When a group singles out an individual or a minority group on which to project everyone else’s shadow material, the scapegoat phenomena is underway. The person or group singled out is de-humanised because only negative qualities are attributed to them, and it becomes socially acceptable to mistreat them and socially unacceptable to attempt to argue rationally about the matter. Bullying in families, at school and work, racism, anti-semitism and homophobia stem from the same mechanism.

I consider education about this subject, given twentieth century history and present demographics, nothing less than a birthright. 

Upbringing and education can avoid fomenting severe ego rigidity and rejection of the other in the first place, while increasing emotional maturity leads to the relativisation of ideals and the acceptance of one’s imperfections, thus lessening the tendency to project negative material onto others. Though no panacea for all ills, artistic practices can provide a route to a deeper understanding of self and other.

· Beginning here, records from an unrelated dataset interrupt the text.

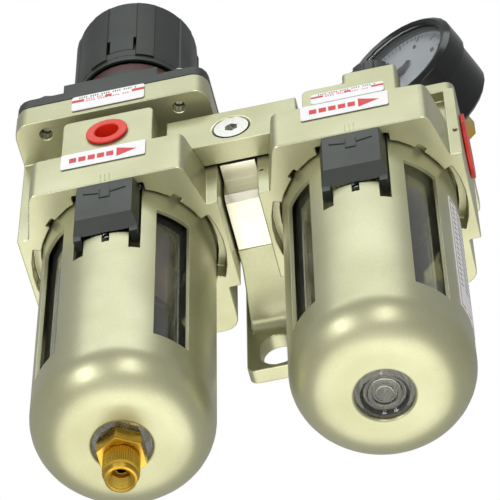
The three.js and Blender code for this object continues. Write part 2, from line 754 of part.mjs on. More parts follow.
function pickupStrainer() {
  const cup = post(4.2, tubeFoot - 6, tubeFoot + 3, { y: 14, segments: 14 });
  const bore = post(2.6, tubeFoot - 3, tubeFoot + 4, { y: 14, segments: 10 });
  return cut(cup, bore, post(1.2, tubeFoot - 7, tubeFoot, { y: 14, segments: 8 }));
}

// ---------------------------------------------------------------- port closures and labels

// A thin push-in cap for a pipe port, drawn for a port that faces +X.
function portCap() {
  const rim = postX(portRadius + 2.2, halfSpan + gap, halfSpan + 1.5);
  const skirt = postX(portRadius - gap, halfSpan - 8, halfSpan + 1);
  return cut(join(rim, skirt), postX(portRadius - 1.5, halfSpan - 9, halfSpan + 0.6));
}

function gaugePortPlug() {
  const rim = postY(7.4, -frontDepth - 1.2, -frontDepth - gap);
  const sleeve = postY(gaugePortRadius - gap, -frontDepth - 1, -frontDepth + 9);
  return cut(join(rim, sleeve), postY(gaugePortRadius - 1.7, -frontDepth - 2, -frontDepth + 8));
}

function frontLabel(x0, x1, z0, z1) {
  return box(x0, x1, -frontDepth - gap - 0.2, -frontDepth - gap, z0, z1);
}

// A sheet label bent round a guard, centred on an azimuth in degrees.
function guardSticker() {
  const inner = guardRadius + gap;
  const outer = inner + 0.2;
  const height = [guardBottom + guardCorner + 12, collarBottom - 14];
  return cut(
    sector(outer, -4, 17, ...height),
    post(inner, height[0] - 1, height[1] + 1, { segments: 60 }),
  );
}

// ---------------------------------------------------------------- what joins the heads

const spacerHalf = spacerGap / 2 - 0.8;
const armHalf = spacerGap / 2 - 0.4;
const grooveDepth = 1.9; // of the spacer's seal grooves
const sealInner = portRadius + 0.1;
const sealOuter = portRadius + 1.4;
const armFront = sealOuter + gap;
const armZ = 19.7;
const clampHalfHeight = 9.1;
const clampFront = portFlangeHalf + 9.1;
const clampBack = portFlangeHalf + 0.8;
const clampHalf = headX - bossHalf - 3;
const clawX = spacerGap / 2 + 4 + gap;
const boltZ = 14.5;
const holderScrewShank = 2.5;
const holderScrewHead = 6.1;
const bracketBoltShank = 2.4;
const bracketBoltHead = 4.8;
const bracketBoltSeat = axisToWall - 12;

function spacer() {
  const chamfer = 2.2;
  const front = -11;
  const back = armFront - gap;
  const side = [
    [front, -20 + chamfer],
    [front + chamfer, -20],
    [back, -20],
    [back, 20],
    [front + chamfer, 20],
    [front, 20 - chamfer],
  ];
  const block = prism(side, -spacerHalf, spacerHalf);
  const upright = block.rotate([90, 0, 90]);
  const nose = box(-spacerHalf, spacerHalf, -portFlangeHalf, front + 1, -clampHalfHeight, clampHalfHeight);
  const bolts = [-boltZ, boltZ].map((z) => postY(bracketBoltShank + 0.2, -6, armFront, { z, segments: 10 }));
  const grooves = [-1, 1].map((end) => {
    const groove = cut(
      postX(sealOuter + gap, -grooveDepth, grooveDepth),
      postX(sealInner - gap, -grooveDepth - 1, grooveDepth + 1),
    );
    return groove.translate([end * spacerHalf, 0, 0]);
  });
  const screwHole = postY(holderScrewShank + 0.2, -portFlangeHalf - 1, -9.2, { segments: 10 });
  return cut(join(upright, nose), postX(7.4, -20, 20), screwHole, ...bolts, ...grooves);
}

function spacerSeal(side) {
  const inner = spacerHalf - grooveDepth + gap;
  const outer = spacerGap / 2 - gap;
  const seal = cut(postX(sealOuter, inner, outer), postX(sealInner, inner - 1, outer + 1));
  return side > 0 ? seal : seal.mirror([1, 0, 0]);
}

function claws(y0, y1, halfHeight) {
  return [-1, 1].map((side) => {
    const claw = box(0, clawWidth, y0, y1, -halfHeight, halfHeight).translate([clawX, 0, 0]);
    return side > 0 ? claw : claw.mirror([1, 0, 0]);
  });
}

function holder() {
  const plate = box(-clampHalf, clampHalf, -clampFront, -clampBack, -clampHalfHeight, clampHalfHeight + 2);
  const mouth = { top: holderScrewShank + 0.9, segments: 32 };
  const sink = postY(holderScrewHead + 0.9, -clampFront - 0.1, -clampFront + 3.6, mouth);
  const hole = postY(holderScrewShank + 0.7, -clampFront - 1, 0, { segments: 14 });
  const grips = claws(-clampBack - 1, -portFlangeHalf + clawDepth - gap, clampHalfHeight - gap);
  return cut(join(plate, ...grips), sink, hole);
}

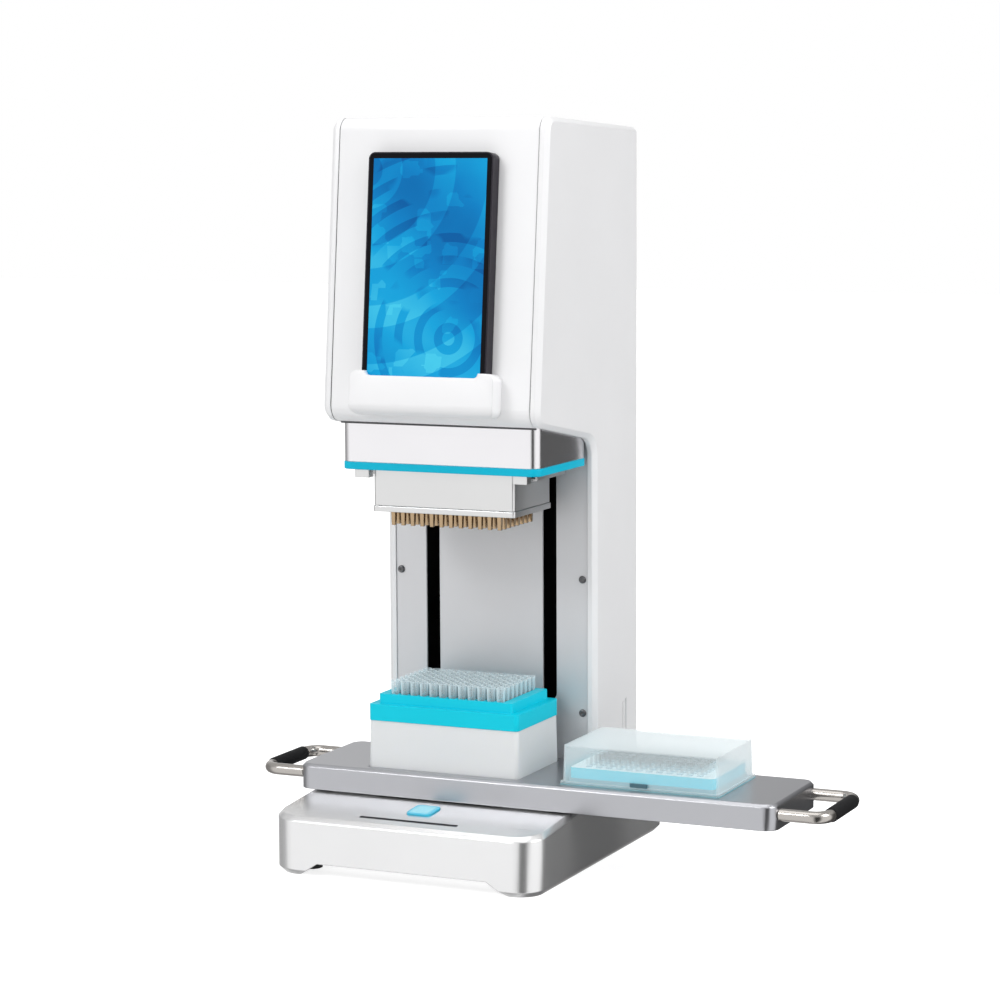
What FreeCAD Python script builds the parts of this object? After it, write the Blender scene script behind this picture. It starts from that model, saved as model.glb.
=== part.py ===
import FreeCAD, Part
import math
import os

from FreeCAD import Vector

# Bench-top pipetting workstation with a 96-channel head, a sliding two-place deck and a
# tablet on the head. Millimetres, +X to the right, +Y to the back, +Z up.
# The origin is on the bench, straight below the centre of the nozzle grid.

# Nozzle grid
pitch = 9.0
columns = 12
rows = 8

# Clearances
slide_gap = 1.0          # between pieces that slide past each other on their own bearings
seam = 0.3               # between neighbouring covers
shaft_gap = 0.05         # radial, between a shaft and the bearing it turns in

# Base casting
base_width = 247.0
base_depth = 295.0
base_front = 127.0       # from the grid's centre forward to the front face
base_top = 57.0
base_wall = 4.0
base_corner = 24.0
base_bevel = 4.0
foot_bevel = 5.0
nose_height = 50.5       # height of the sloping nose where it meets the front face
nose_start = 45.0        # from the grid's centre forward to the start of the slope
arch_height = 11.5
arch_width = 156.0
arch_run = 18.0
rib_thickness = 3.0
rib_height = 16.0        # below the floor of the runners
rear_rib = 5.0           # from the middle of the back feet forward to the rib they hang on
foot_radius = 9.0
foot_height = 6.0
bottom_plate = 2.0
nose_opening = 12.0      # depth of the openings for the button and the light

# Start button and status light on the nose
button_width = 22.0
button_length = 25.0
button_place = 81.0
button_corner = 4.0
button_proud = 1.4
button_depth = 7.0
button_travel = 1.2
button_gap = 0.4
light_length = 89.0
light_width = 1.8
light_place = 110.5
light_depth = 8.0
light_gap = 0.1
light_sunk = 0.2
cap_flange = 1.5         # thickness of the button's flange
cap_rim = 1.0            # how far the flange stands out
switch_wall = 3.0
switch_floor = 4.0

# Column
column_width = 200.0
column_front = 57.0
column_back = 155.0
cover_strip = 8.0        # width of the side cover that shows at the front
cover_wall = 3.0
cover_edge = 4.0
panel_thickness = 2.0
panel_inset = 1.0
panel_top = 602.0
slot_spacing = 112.0
slot_width = 13.0
slot_bottom = 130.0
slot_top = 590.0
screw_head = 3.3
screw_head_height = 1.8
screw_spacing = 174.0
screw_low = 120.0
screw_high = 237.0
groove_width = 9.0
groove_place = 122.5
groove_top = 120.0
groove_depth = 1.2

# Head housing
head_top_front = 634.0
head_top_back = 625.0
head_bottom_front = 381.0
head_bottom_back = 363.0
head_front_top = 41.0
head_front_bottom = 66.0
head_top_radius = 12.0
head_bottom_radius = 14.0
head_back_radius = 4.0
throat_radius = 18.0
throat_start = 36.0
front_cover_depth = 26.0
top_cover_drop = 12.0    # from the head's back corner down to the top cover's lower edge

# Tablet and its cradle, measured along the leaning front of the head
screen_width = 114.0
screen_low = 28.0
screen_height = 196.0
screen_thickness = 13.0
screen_corner = 6.0
glass_thickness = 1.2
screen_frame = 1.2       # width of the case's edge round the glass
glass_gap = 0.2
glass_sunk = 0.1
cradle_width = 132.0
cradle_low = 5.0
cradle_height = 37.0
cradle_depth = 18.0
cradle_corner = 7.0
cradle_dip = 4.0
cradle_dip_width = 104.0
cradle_gap = 0.35
cradle_wall = 4.0
cradle_round = 10.0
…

Art is not a luxury, not an activity of the privileged or the foolish. In southern France and northern Spain hundreds of caves shelter astonishing prehistoric art works – painting, engraving, sculpture, carving – some older than 30,000 years. Similarly in Africa and other parts of the world. What songs and stories, too, must these ancestors of ours have had? Art has been a fundamental part of homo sapiens’ psyche and societies for so long, perhaps even from the very beginning. How foolish not to take it seriously.


[1] Quoted from “Intercultural Effectiveness Training in Three Western Immigrant Countries: A Cross-Cultural Evaluation of Critical Incidents”, S.L. Herfst, J.P. van Oudenhoven and M.E. Timmerman, International Journal of Intercultural Relations, 32, 2008, pp. 67-80.